City Engineer Toby Wells said the chief driver of the rate adjustments is the city's need to set aside more funds for $8.6 million in much needed capital projects. The city's goal, said Wells, is to keep rates as low as possible while doing the improvements. He also noted that delaying the improvements would only increase the costs later.

"These are significant improvements in the system that are needed," said Wells.

John Farnkopf of HF&H Consultants said the city has only been setting aside $900,000 annually for capital projects but needs to save $2.3 million annually by 2017-18 fiscal year.

Needed capital improvement projects include $1.2 million for a new north side well, $4.9 million Central Avenue main, and $400,000 to design River Bluff Park tank and pump station.

Resident Deanna Purdue criticized the plan, asking why the city allows new homes to be constructed "when we don't have enough adequate water?" Mayor Chris Vierra reminded her that the rate adjustments are about ensuring the existing city systems serves well those who are already here. Purdue then suggested the city needs to give breaks to residents who have been here longest, something that is not currently permitted by state law.

Scott Kane, owner of Las Casitas Mobilehome Park, said the rates impact his residents, many who are seniors or low-income families. "They can least afford it," said Kane. He criticized the city for charging commercial water rates although park residents typically use 40 percent less water than a single family residence. Kane also disagrees with the city basing sewer rates on water use and prefers the city meter his sewer output.

Jerry Davis, who owns a Central Avenue duplex in Ceres, said the increases hurt his tenants who have lived through a five-year recession. Davis said his December 2007 bill for sewer, water and garbage was $96.45, but is now running $170 to $185. The latest adjustments, he said, will equate to a bill of $230 to $240 in five years.

"You're hurting the hard working and poorest of the poor," Davis told the council.

He, too, wondered why duplexes are charged a commercial rate when the use is residential.

At least two residents applauded the city for looking to improve the Ceres systems. Ivan Ernest thanked the city for "pulling this plan together... to look at long planning that is just going to be controversial." He said the council "did not take the easy way out." Jim Bergamaschi, who has lived in Kinser Road for over 60 years, said he is just happy to be hooked up to city water and sewer.

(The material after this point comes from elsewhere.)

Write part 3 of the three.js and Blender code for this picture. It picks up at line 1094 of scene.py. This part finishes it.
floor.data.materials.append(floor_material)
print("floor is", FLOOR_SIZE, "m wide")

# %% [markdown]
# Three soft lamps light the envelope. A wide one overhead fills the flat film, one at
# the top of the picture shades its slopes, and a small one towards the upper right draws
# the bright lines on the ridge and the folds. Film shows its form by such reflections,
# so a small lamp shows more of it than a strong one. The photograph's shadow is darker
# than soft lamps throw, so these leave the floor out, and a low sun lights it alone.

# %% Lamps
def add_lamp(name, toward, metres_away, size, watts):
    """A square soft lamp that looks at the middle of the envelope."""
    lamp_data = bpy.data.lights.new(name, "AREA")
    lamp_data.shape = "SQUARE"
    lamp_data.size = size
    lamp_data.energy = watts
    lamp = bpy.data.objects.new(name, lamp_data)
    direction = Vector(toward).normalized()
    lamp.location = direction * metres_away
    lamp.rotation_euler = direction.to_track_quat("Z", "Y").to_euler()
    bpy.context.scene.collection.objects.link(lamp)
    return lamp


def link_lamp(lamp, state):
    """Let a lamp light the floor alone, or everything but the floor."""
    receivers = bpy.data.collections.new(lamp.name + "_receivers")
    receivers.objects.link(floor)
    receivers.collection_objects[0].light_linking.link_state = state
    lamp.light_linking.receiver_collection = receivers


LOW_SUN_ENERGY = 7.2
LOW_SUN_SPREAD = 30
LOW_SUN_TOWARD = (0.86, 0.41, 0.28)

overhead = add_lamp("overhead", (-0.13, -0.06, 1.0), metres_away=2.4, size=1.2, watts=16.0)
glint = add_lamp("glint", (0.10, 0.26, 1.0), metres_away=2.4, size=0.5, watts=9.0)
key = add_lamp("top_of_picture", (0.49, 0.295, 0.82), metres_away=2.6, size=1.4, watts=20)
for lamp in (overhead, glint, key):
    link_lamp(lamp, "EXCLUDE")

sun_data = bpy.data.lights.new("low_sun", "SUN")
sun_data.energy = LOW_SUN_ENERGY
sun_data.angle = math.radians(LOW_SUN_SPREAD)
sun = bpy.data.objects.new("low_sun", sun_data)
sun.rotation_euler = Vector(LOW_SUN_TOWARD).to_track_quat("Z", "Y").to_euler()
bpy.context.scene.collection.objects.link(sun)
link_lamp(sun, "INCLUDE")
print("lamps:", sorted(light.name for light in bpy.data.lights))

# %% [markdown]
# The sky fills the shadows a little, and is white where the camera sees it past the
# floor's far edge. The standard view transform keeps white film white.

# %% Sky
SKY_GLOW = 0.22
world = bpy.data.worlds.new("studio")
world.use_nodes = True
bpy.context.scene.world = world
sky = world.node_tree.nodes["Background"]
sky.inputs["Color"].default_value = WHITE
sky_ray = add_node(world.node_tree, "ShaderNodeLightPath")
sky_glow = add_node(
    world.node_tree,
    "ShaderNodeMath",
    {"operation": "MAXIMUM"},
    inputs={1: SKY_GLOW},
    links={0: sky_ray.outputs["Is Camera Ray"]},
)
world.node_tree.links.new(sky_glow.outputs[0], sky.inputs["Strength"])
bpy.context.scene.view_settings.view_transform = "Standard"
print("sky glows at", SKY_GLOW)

Much discussion centered on the city's plan to set a higher volumetric rate for residents who use 50,000 gallons or more of water per month as an incentive to get them to reduce use. The second tier rate was proposed to be $1.45 per 1,000 gallons as opposed to the upcoming $1 per 1,000 used by the typical household. That second tier rate is set to be $2.90 per thousand by 2017-18.

David Yonan, however, said the second tier doesn't take into account large lot owners such as himself. He argued that the $1.45 per 1,000 gallon rate was not fair since he has a 28,000 square foot lot which is four to five times larger than the city average.

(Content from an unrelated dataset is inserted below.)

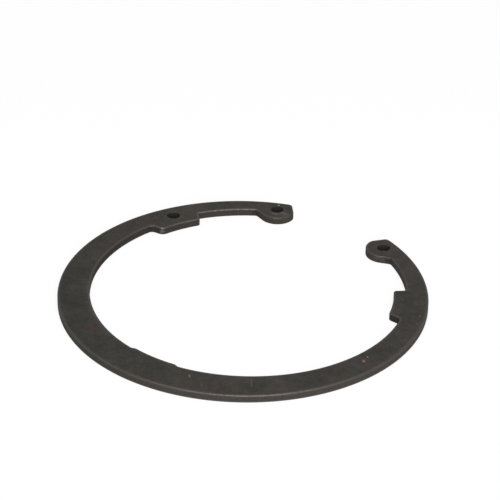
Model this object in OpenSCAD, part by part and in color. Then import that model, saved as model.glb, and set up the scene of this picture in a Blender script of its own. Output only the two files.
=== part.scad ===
// Internal retaining ring, punched in one piece from spring steel.
// It lies on the XY plane about the centre of its outer rim, and its mouth opens towards +Y.

/* [Ring] */
// Diameter over the outer rim
outer_d = 100; // [90:0.5:120]
// Thickness of the steel
thickness = 2.1; // [1.2:0.1:3.5]
// Width of the ring opposite the mouth
back_w = 9.6; // [8:0.1:11]
// Width that the ring tapers to where the mouth is cut out
mouth_w = 4.7; // [4:0.1:6]

/* [Lugs] */
// Angle from the middle of the mouth to each lug hole
lug_angle = 23; // [19:0.5:30]
// Distance of the lug holes from the outer rim
lug_hole_inset = 3.9; // [3.5:0.1:4.3]
// Radius of the lug around its hole
lug_r = 5; // [4.7:0.05:5.4]
// How much of that round the flat end of the lug cuts off
lug_trim = 0.45; // [0.3:0.05:0.7]
// Slant of the flat end away from the mouth, in degrees
lug_slant = 17; // [0:0.5:30]
// How far the underside of the lug runs on past its round before it meets the ring
lug_run = 1.3; // [0.9:0.1:2.5]
// Rounding of the corner between the flat end and the rim
lug_corner_r = 1.3; // [0.6:0.1:1.5]
// Rounding between the flat end and the round of the lug
lug_nose_r = 2.4; // [0.8:0.1:2.4]
// Fillet under the lug
lug_fillet_r = 1; // [0.5:0.1:1.2]

/* [Tabs] */
// Angle from the middle of the mouth to the middle of each tab
tab_angle = 61; // [56:0.5:72]
// Angle that the tip of a tab spans
tab_span = 16.8; // [12:0.2:20]
// Height of a tab above the inner edge
tab_h = 3.5; // [3:0.1:5]
// Lean of the left tab's end that faces the mouth, in degrees from root to tip
left_tab_lean = 0.6; // [0.2:0.1:3]
// Lean of the right tab's end that faces the mouth
right_tab_lean = 0.2; // [0.2:0.1:3]
// Lean of the far end of both tabs
far_tab_lean = 2.1; // [1:0.1:3]
// Rounding of the tab corners that face the mouth
tab_corner_r = 0.9; // [0.6:0.1:1.2]
// Rounding of the left tab's far corner
left_far_corner_r = 2; // [0.8:0.1:2.2]
// Rounding of the right tab's far corner
right_far_corner_r = 1; // [0.8:0.1:2.2]
// Fillet at the root of a tab on its side to the mouth
tab_fillet_r = 0.5; // [0.4:0.1:0.8]
// Fillet at the far root of a tab
far_fillet_r = 1.4; // [0.4:0.1:1.5]
// Distance of the tab hole from the outer rim
tab_hole_inset = 4.55; // [4:0.05:5.5]

/* [Pad] */
// Height of the pad above the inner edge, opposite the mouth
pad_h = 0.6; // [0.3:0.05:1.5]
// Length of the pad
pad_l = 12.6; // [8:0.5:20]
// Length of the ramp at each end of the pad
pad_ramp = 1.2; // [0.8:0.1:2]
// Rounding of the ramps
pad_r = 1; // [0.4:0.1:1.2]

/* [Holes] */
// Diameter of the plier holes in the lugs
lug_hole_d = 3.6; // [2.5:0.1:4]
// Diameter of the hole in the left tab
tab_hole_d = 3.6; // [2.5:0.1:4]

/* [Edges] */
// Width over which the punch drew the rim's upper edge in
rim_draw_w = 0.5; // [0.2:0.05:0.7]
// Depth to which it drew that edge in
rim_draw_h = 0.25; // [0.1:0.01:0.4]
// Width over which it drew in the upper edge along the lugs, the tabs and the inside
draw_w = 0.4; // [0.2:0.05:0.7]
// Depth to which it drew that edge in
draw_h = 0.22; // [0.1:0.01:0.4]
// Rounding of the lower edge
bottom_round = 0.1; // [0.06:0.02:0.3]
// Rounding of the hole rims
hole_round = 0.12; // [0.06:0.01:0.3]

/* [Hidden] */

// Circles of the rim and of the tapering inner edge, whose centre lies nearer the mouth
rim_r = outer_d / 2;
edge_r = (outer_d - back_w - mouth_w) / 2;
edge_shift = (back_w - mouth_w) / 2;
// Angles at which the tabs and the pad begin and end
tab_near = tab_angle - tab_span / 2;
tab_far = tab_angle + tab_span / 2;
pad_half = asin(pad_l / 2 / (rim_r - back_w - pad_h));
pad_foot = asin((pad_l / 2 + pad_ramp) / (rim_r - back_w));
// Fineness of the inner edge, of the lugs and of every rounding
arc_step = 3;
lug_step = 12;
round_steps = 4;
// Rounding that is left to a corner of the steel
least_r = 0.03;
// How far the cutters stand clear of the steel, across its faces and outside its rim
margin = 0.2;
clear_out = 5;
ring_colour = [0.26, 0.25, 0.235];

// A corner of the outline with its rounding
function corner(p, r = 0) = [p.x, p.y, r];
function place(c) = [c.x, c.y];

// A point at a radius about the ring's centre, turned from the middle of the mouth to the left
function polar(r, angle) = r * [-sin(angle), cos(angle)];

// A point of the inner edge, or raised from it on a tab or the pad
function on_edge(angle, raised = 0) = let (
    r = edge_r - raised,
    along = edge_shift * cos(angle),
    across = edge_shift * sin(angle))
    polar(along + sqrt(r * r - across * across), angle);

// The points between the ends of a stretch of that edge
function edge_arc(from, to, raised = 0) = let (n = ceil((to - from) / arc_step))
    [for (k = [1 : 1 : n - 1]) corner(on_edge(from + (to - from) * k / n, raised))];

// The left lug goes round its hole, from the flat end to a straight underside that meets the inner edge
lug_hole = polar(rim_r - lug_hole_inset, lug_angle);
lug_end = lug_angle + (lug_r + lug_run) / rim_r * 180 / PI;
lug_foot = on_edge(lug_end);
flat_facing = lug_angle + lug_slant;
flat_normal = [cos(flat_facing), sin(flat_facing)];
flat_along = [-sin(flat_facing), cos(flat_facing)];
flat_reach = lug_hole * flat_normal + lug_r - lug_trim;
rim_corner = flat_reach * flat_normal + sqrt(rim_r * rim_r - flat_reach * flat_reach) * flat_along;
rim_tangent = [-rim_corner.y, rim_corner.x] / rim_r;
foot_span = lug_foot - lug_hole;
round_from = flat_facing - acos(1 - lug_trim / lug_r);
round_to = atan2(foot_span.y, foot_span.x) + acos(lug_r / norm(foot_span));

function lug_round() = let (n = ceil((round_from - round_to) / lug_step))
    [for (k = [0 : n]) let (a = round_from + (round_to - round_from) * k / n)
        corner(lug_hole + lug_r * [cos(a), sin(a)], k == 0 ? lug_nose_r : 0)];

function lug() = concat(
    [corner(rim_corner + clear_out * (rim_tangent + rim_corner / rim_r)),
     corner(rim_corner + clear_out * rim_tangent),
     corner(rim_corner, lug_corner_r)],
    lug_round(),
    [corner(lug_foot, lug_fillet_r)]);

function tab(near_lean, far_corner_r) = concat(
    [corner(on_edge(tab_near - near_lean), tab_fillet_r),
     corner(on_edge(tab_near, tab_h), tab_corner_r)],
    edge_arc(tab_near, tab_far, tab_h),
    [corner(on_edge(tab_far, tab_h), far_corner_r),
     corner(on_edge(tab_far + far_tab_lean), far_fillet_r)]);

function half_pad() = concat(
    [corner(on_edge(180 - pad_foot), pad_r),
     corner(on_edge(180 - pad_half, pad_h), pad_r)],
    edge_arc(180 - pad_half, 180, pad_h));

// Half of the punched opening, from beside the mouth to the pad
function half_opening(near_lean, far_corner_r) = concat(
    lug(),
    edge_arc(lug_end, tab_near - near_lean),
    tab(near_lean, far_corner_r),
    edge_arc(tab_far + far_tab_lean, 180 - pad_foot),
    half_pad());

function backwards(list) = [for (k = [len(list) - 1 : -1 : 0]) list[k]];
function mirrored(half) = backwards([for (c = half) [-c.x, c.y, c.z]]);

opening = concat(
    [corner([0, rim_r + clear_out])],
    half_opening(left_tab_lean, left_far_corner_r),
    [corner(on_edge(180, pad_h))],
    mirrored(half_opening(right_tab_lean, right_far_corner_r)));

function unit(v) = v / norm(v);
function turned(v, angle) = [v.x * cos(angle) - v.y * sin(angle), v.x * sin(angle) + v.y * cos(angle)];

// The points that stand for one corner when the outline moves out into the steel.
// A corner of the steel keeps a little of its rounding, however far the outline moves.
function corner_points(before, c, after, outset) = let (
    into = unit(place(c) - before),
    out = unit(after - place(c)),
    turn = atan2(cross(into, out), into * out),
    side = turn < 0 ? -1 : 1,
    left = [-into.y, into.x],
    r = c.z == 0 || side > 0 ? c.z : max(c.z, outset + least_r),
    centre = place(c) - r * tan(abs(turn) / 2) * into + side * r * left)
    [for (k = c.z == 0 ? [0.5] : [0 : 1 / round_steps : 1])
        centre - side * (r + side * outset) * turned(left, turn * k)];

function outline(corners, outset) = let (n = len(corners)) [for (k = [0 : n - 1]) let (
    before = place(corners[(k + n - 1) % n]),
    after = place(corners[(k + 1) % n]))
    each corner_points(before, corners[k], after, outset)];

// Steps of a rounded edge as pairs of outset and depth, from the wall up to the face
function quarter(w, h) = [for (k = [0 : round_steps]) let (a = 90 * k / round_steps)
    [w * (1 - cos(a)), h * (1 - sin(a))]];

// Height of a depth below the upper face, or above the lower one
function height(depth, upper) = upper ? thickness - depth : depth;

// A cutter that follows the whole outline and rounds its upper or lower edge
module edge_cutter(w, h, upper) {
    profile = concat(quarter(w, h), [[w, -margin], [-margin, -margin], [-margin, h]]);
    loops = [for (p = profile) [for (q = outline(opening, p.x)) [q.x, q.y, height(p.y, upper)]]];
    n = len(loops[0]);
    faces = [for (i = [0 : len(loops) - 1], k = [0 : n - 1]) let (
        row = i * n,
        next_row = (i + 1) % len(loops) * n,
        m = (k + 1) % n,
        face = [row + k, next_row + k, next_row + m, row + m])
        upper ? face : backwards(face)];
    polyhedron([for (loop = loops) each loop], faces);
}

module punched_opening() {
    translate([0, 0, -margin]) linear_extrude(thickness + 2 * margin) polygon(outline(opening, 0));
    edge_cutter(draw_w, draw_h, true);
    edge_cutter(bottom_round, bottom_round, false);
}

// The disc before punching, with its rim rounded below and above
module blank() {
    rotate_extrude($fn = 180) polygon(concat(
        [[0, 0]],
        backwards([for (q = quarter(bottom_round, bottom_round)) [rim_r - q.x, height(q.y, false)]]),
        [for (q = quarter(rim_draw_w, rim_draw_h)) [rim_r - q.x, height(q.y, true)]],
        [[0, thickness]]));
}

// A round hole with its rims broken
module hole(d) {
    rim = d / 2 + hole_round;
    rotate_extrude($fn = 48) polygon(concat(
        [[0, -margin], [rim, -margin]],
        backwards([for (q = quarter(hole_round, hole_round)) [d / 2 + q.x, height(q.y, false)]]),
        [for (q = quarter(hole_round, hole_round)) [d / 2 + q.x, height(q.y, true)]],
        [[rim, thickness + margin], [0, thickness + margin]]));
}

module retaining_ring() {
    color(ring_colour) difference() {
        blank();
        punched_opening();
        for (side = [-1, 1]) translate([side * lug_hole.x, lug_hole.y]) hole(lug_hole_d);
        translate(polar(rim_r - tab_hole_inset, tab_angle)) hole(tab_hole_d);
    }
}

retaining_ring();
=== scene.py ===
import math

import bpy
from mathutils import Euler, Matrix, Vector


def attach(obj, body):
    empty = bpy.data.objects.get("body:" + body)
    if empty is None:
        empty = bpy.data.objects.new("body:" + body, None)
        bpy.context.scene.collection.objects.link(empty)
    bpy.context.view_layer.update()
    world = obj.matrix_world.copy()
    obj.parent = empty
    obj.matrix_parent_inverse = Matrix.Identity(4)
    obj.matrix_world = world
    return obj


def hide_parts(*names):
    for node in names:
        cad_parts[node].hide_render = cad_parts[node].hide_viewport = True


print("loading the packed ring")
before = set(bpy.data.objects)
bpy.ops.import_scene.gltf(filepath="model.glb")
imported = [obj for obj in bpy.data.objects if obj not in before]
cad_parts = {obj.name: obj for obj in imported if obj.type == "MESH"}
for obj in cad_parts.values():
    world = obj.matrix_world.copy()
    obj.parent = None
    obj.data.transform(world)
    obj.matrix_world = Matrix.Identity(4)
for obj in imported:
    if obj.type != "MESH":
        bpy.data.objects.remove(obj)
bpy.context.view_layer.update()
mm = 0.001


class Wire:
    # one output of a node, on which Python's own signs add Math nodes
    def __init__(self, maker, made, output):
        self.maker = maker
        self.made = made
        self.output = output

    def pick(self, name):
        return Wire(self.maker, self.made, openSocket(self.made.outputs, name))

    def __add__(self, other):
        return self.maker.maths("ADD", self, other)

    __radd__ = __add__

    def __sub__(self, other):
        return self.maker.maths("SUBTRACT", self, other)

    def __rsub__(self, other):
        return self.maker.maths("SUBTRACT", other, self)

    def __mul__(self, other):
        return self.maker.maths("MULTIPLY", self, other)

    __rmul__ = __mul__

    def __truediv__(self, other):
        return self.maker.maths("DIVIDE", self, other)

    def __neg__(self):
        return self.maker.maths("MULTIPLY", self, -1)


def openSocket(sockets, key):
    usable = [s for s in sockets if not s.is_unavailable]
    if isinstance(key, int):
        return usable[key]
    return next(s for s in usable if key in (s.name, s.identifier))


class NodeMaker:
    def __init__(self, tree):
        self.tree = tree

    # settings go in first, because they decide which sockets the node has
    def node(self, kind, settings=None, sockets=None):
        made = self.tree.nodes.new(kind)
        for name, value in (settings or {}).items():
            setattr(made, name, value)
        for key, value in (sockets or {}).items():
            target = openSocket(made.inputs, key)
            for part in value if isinstance(value, list) else [value]:
                if isinstance(part, Wire):
                    self.tree.links.new(part.output, target)
                else:
                    target.default_value = part
        return Wire(self, made, openSocket(made.outputs, 0)) if len(made.outputs) else None

    def maths(self, operation, *values):
        return self.node("ShaderNodeMath", {"operation": operation}, dict(enumerate(values)))


def vectors(maker, operation, sockets):
    return maker.node("ShaderNodeVectorMath", {"operation": operation}, sockets)


def scaled(maker, vector, amount):
    return vectors(maker, "SCALE", {0: vector, "Scale": amount})


def flattened(maker, vector):
    return vectors(maker, "MULTIPLY", {0: vector, 1: (1, 1, 0)})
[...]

"I don't use five times the water," said Yonan. "So in my mind a larger lot person is not using four or five times the amount of water of the average so I'm your best water user, not your worst water user."

During June, July and August Yonan's use went over 50,000 gallons.

Resident Albert Avila disagreed with Yonan, saying that the large lot owner would not be unfairly treated. "If you're using the water, you should pay for it," said Avila. "You're costing the city more money."

Yonan then asked Wells if it costs the city 45 percent more for supplying water for users of over 50,000 gallons per month. Wells replied "probably more than that."

Councilman Mike Kline said he is concerned about small lot users - such as in Morrow Village -- using in excess of 50,000 gallons per month, probably from leaky pipes. But he was the first to suggest raising the second tier level to 75,000 gallons per month.

Vice Mayor Ken Lane agreed, saying the additional $19,000 to be generated in the second tier pricing would not be great.

Wells estimated that 2,700 accounts have hit in excess of 50,000 gallons but enacting a trigger of 75,000 gallons will lower that to 455.

The council voted 5-0 for the increases.

"It's not an easy decision," said the mayor. "It affects a lot of our citizens and I have to keep going back to the core elements .... the water and sewer systems that we have are probably the most valuable resource that we have. I am not willing to run a billion dollar system into the ground." He suggested that perhaps the reason past administrations failed to raise rates for 12 years prior to 2008 was "because it was the easy way out."

Sewer rates will actually decrease in areas of north Ceres area where residents now pay $54.84 per month. The rates drop to $46.43 and rise to $54.69 by the end of the 2017-18 fiscal year. The decrease is a result of the city of Modesto, which supplies service to that area, offering service at lower rate than original projected.